**DIRECTIONS FOR THIS TASK:**
Repeat the whole listing below, word for word.

**GIVEN MATERIAL:**
☆ ☆ ☆

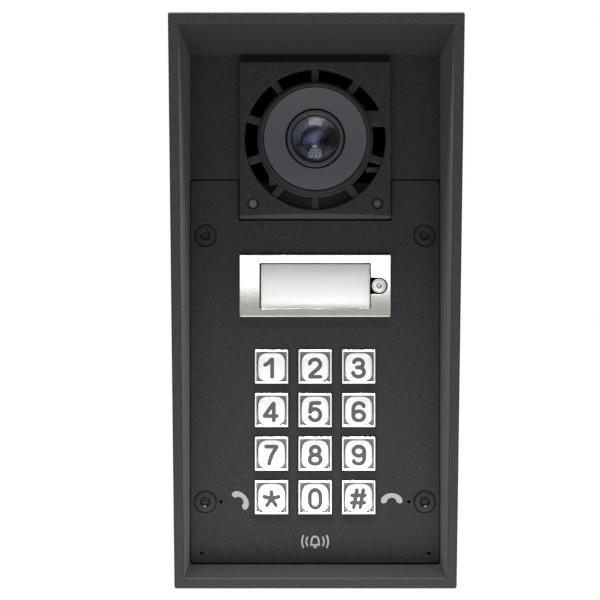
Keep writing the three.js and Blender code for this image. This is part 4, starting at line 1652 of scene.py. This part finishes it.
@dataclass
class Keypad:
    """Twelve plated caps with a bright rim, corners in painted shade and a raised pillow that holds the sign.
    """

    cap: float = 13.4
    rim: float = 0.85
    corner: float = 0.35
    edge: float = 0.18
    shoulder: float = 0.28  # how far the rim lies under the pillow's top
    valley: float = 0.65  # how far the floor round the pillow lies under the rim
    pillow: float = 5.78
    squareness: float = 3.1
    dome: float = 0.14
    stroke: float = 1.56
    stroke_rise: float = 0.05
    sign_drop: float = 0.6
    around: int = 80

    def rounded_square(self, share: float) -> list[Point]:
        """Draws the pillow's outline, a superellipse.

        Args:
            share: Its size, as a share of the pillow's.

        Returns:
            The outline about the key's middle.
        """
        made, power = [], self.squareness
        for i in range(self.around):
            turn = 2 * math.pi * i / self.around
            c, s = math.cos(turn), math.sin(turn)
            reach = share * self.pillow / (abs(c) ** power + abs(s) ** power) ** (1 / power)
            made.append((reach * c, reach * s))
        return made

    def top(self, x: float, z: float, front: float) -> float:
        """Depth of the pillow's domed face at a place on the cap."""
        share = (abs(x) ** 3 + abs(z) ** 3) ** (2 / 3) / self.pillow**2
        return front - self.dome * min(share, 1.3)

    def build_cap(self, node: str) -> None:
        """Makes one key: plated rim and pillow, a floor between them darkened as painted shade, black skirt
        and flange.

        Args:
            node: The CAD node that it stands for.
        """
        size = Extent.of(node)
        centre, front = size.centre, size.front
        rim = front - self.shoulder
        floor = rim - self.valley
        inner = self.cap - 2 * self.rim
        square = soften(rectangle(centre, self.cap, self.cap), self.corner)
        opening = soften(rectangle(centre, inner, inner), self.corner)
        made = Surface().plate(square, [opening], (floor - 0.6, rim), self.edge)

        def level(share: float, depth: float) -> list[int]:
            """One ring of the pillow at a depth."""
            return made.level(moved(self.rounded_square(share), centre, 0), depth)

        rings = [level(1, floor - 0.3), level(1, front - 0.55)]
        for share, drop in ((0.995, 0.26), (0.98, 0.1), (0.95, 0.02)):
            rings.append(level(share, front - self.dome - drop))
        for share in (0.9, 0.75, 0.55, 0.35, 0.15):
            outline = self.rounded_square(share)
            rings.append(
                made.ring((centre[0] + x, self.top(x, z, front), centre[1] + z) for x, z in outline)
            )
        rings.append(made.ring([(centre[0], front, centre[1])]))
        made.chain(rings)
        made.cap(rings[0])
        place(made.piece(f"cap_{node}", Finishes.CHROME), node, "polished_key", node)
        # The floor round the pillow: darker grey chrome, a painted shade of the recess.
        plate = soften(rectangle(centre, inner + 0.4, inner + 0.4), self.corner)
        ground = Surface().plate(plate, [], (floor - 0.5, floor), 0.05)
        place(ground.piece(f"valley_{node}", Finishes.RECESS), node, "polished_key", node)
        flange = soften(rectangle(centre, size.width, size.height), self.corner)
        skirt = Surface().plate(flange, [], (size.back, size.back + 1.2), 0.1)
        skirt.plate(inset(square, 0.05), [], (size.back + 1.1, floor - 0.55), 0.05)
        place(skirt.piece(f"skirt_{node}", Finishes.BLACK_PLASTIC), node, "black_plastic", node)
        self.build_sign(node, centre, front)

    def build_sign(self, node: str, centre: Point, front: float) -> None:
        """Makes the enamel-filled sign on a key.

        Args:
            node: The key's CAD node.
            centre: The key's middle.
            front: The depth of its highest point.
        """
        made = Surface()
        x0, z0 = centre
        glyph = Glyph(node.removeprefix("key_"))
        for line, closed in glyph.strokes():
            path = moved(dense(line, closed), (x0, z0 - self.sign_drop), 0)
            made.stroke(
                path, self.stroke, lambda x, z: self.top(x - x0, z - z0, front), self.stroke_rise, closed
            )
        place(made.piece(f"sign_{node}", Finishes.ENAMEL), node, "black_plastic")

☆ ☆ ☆

**WRITTEN RESPONSE:**
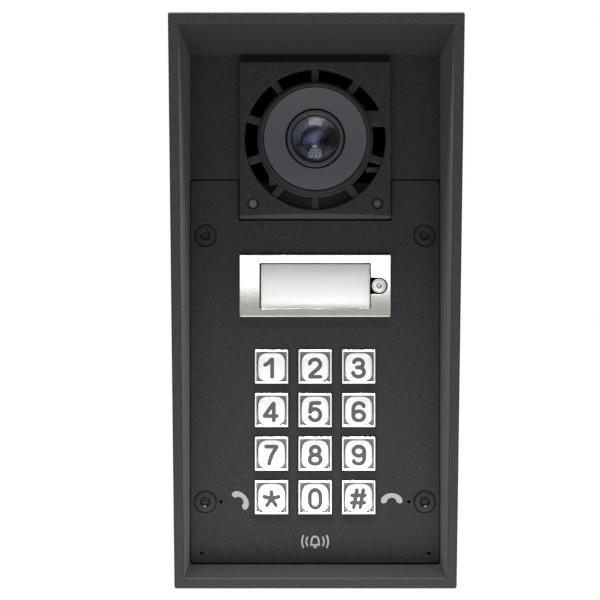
Keep writing the three.js and Blender code for this image. This is part 4, starting at line 1652 of scene.py. This part finishes it.
@dataclass
class Keypad:
    """Twelve plated caps with a bright rim, corners in painted shade and a raised pillow that holds the sign.
    """

    cap: float = 13.4
    rim: float = 0.85
    corner: float = 0.35
    edge: float = 0.18
    shoulder: float = 0.28  # how far the rim lies under the pillow's top
    valley: float = 0.65  # how far the floor round the pillow lies under the rim
    pillow: float = 5.78
    squareness: float = 3.1
    dome: float = 0.14
    stroke: float = 1.56
    stroke_rise: float = 0.05
    sign_drop: float = 0.6
    around: int = 80

    def rounded_square(self, share: float) -> list[Point]:
        """Draws the pillow's outline, a superellipse.

        Args:
            share: Its size, as a share of the pillow's.

        Returns:
            The outline about the key's middle.
        """
        made, power = [], self.squareness
        for i in range(self.around):
            turn = 2 * math.pi * i / self.around
            c, s = math.cos(turn), math.sin(turn)
            reach = share * self.pillow / (abs(c) ** power + abs(s) ** power) ** (1 / power)
            made.append((reach * c, reach * s))
        return made

    def top(self, x: float, z: float, front: float) -> float:
        """Depth of the pillow's domed face at a place on the cap."""
        share = (abs(x) ** 3 + abs(z) ** 3) ** (2 / 3) / self.pillow**2
        return front - self.dome * min(share, 1.3)

    def build_cap(self, node: str) -> None:
        """Makes one key: plated rim and pillow, a floor between them darkened as painted shade, black skirt
        and flange.

        Args:
            node: The CAD node that it stands for.
        """
        size = Extent.of(node)
        centre, front = size.centre, size.front
        rim = front - self.shoulder
        floor = rim - self.valley
        inner = self.cap - 2 * self.rim
        square = soften(rectangle(centre, self.cap, self.cap), self.corner)
        opening = soften(rectangle(centre, inner, inner), self.corner)
        made = Surface().plate(square, [opening], (floor - 0.6, rim), self.edge)

        def level(share: float, depth: float) -> list[int]:
            """One ring of the pillow at a depth."""
            return made.level(moved(self.rounded_square(share), centre, 0), depth)

        rings = [level(1, floor - 0.3), level(1, front - 0.55)]
        for share, drop in ((0.995, 0.26), (0.98, 0.1), (0.95, 0.02)):
            rings.append(level(share, front - self.dome - drop))
        for share in (0.9, 0.75, 0.55, 0.35, 0.15):
            outline = self.rounded_square(share)
            rings.append(
                made.ring((centre[0] + x, self.top(x, z, front), centre[1] + z) for x, z in outline)
            )
        rings.append(made.ring([(centre[0], front, centre[1])]))
        made.chain(rings)
        made.cap(rings[0])
        place(made.piece(f"cap_{node}", Finishes.CHROME), node, "polished_key", node)
        # The floor round the pillow: darker grey chrome, a painted shade of the recess.
        plate = soften(rectangle(centre, inner + 0.4, inner + 0.4), self.corner)
        ground = Surface().plate(plate, [], (floor - 0.5, floor), 0.05)
        place(ground.piece(f"valley_{node}", Finishes.RECESS), node, "polished_key", node)
        flange = soften(rectangle(centre, size.width, size.height), self.corner)
        skirt = Surface().plate(flange, [], (size.back, size.back + 1.2), 0.1)
        skirt.plate(inset(square, 0.05), [], (size.back + 1.1, floor - 0.55), 0.05)
        place(skirt.piece(f"skirt_{node}", Finishes.BLACK_PLASTIC), node, "black_plastic", node)
        self.build_sign(node, centre, front)

    def build_sign(self, node: str, centre: Point, front: float) -> None:
        """Makes the enamel-filled sign on a key.

        Args:
            node: The key's CAD node.
            centre: The key's middle.
            front: The depth of its highest point.
        """
        made = Surface()
        x0, z0 = centre
        glyph = Glyph(node.removeprefix("key_"))
        for line, closed in glyph.strokes():
            path = moved(dense(line, closed), (x0, z0 - self.sign_drop), 0)
            made.stroke(
                path, self.stroke, lambda x, z: self.top(x - x0, z - z0, front), self.stroke_rise, closed
            )
        place(made.piece(f"sign_{node}", Finishes.ENAMEL), node, "black_plastic")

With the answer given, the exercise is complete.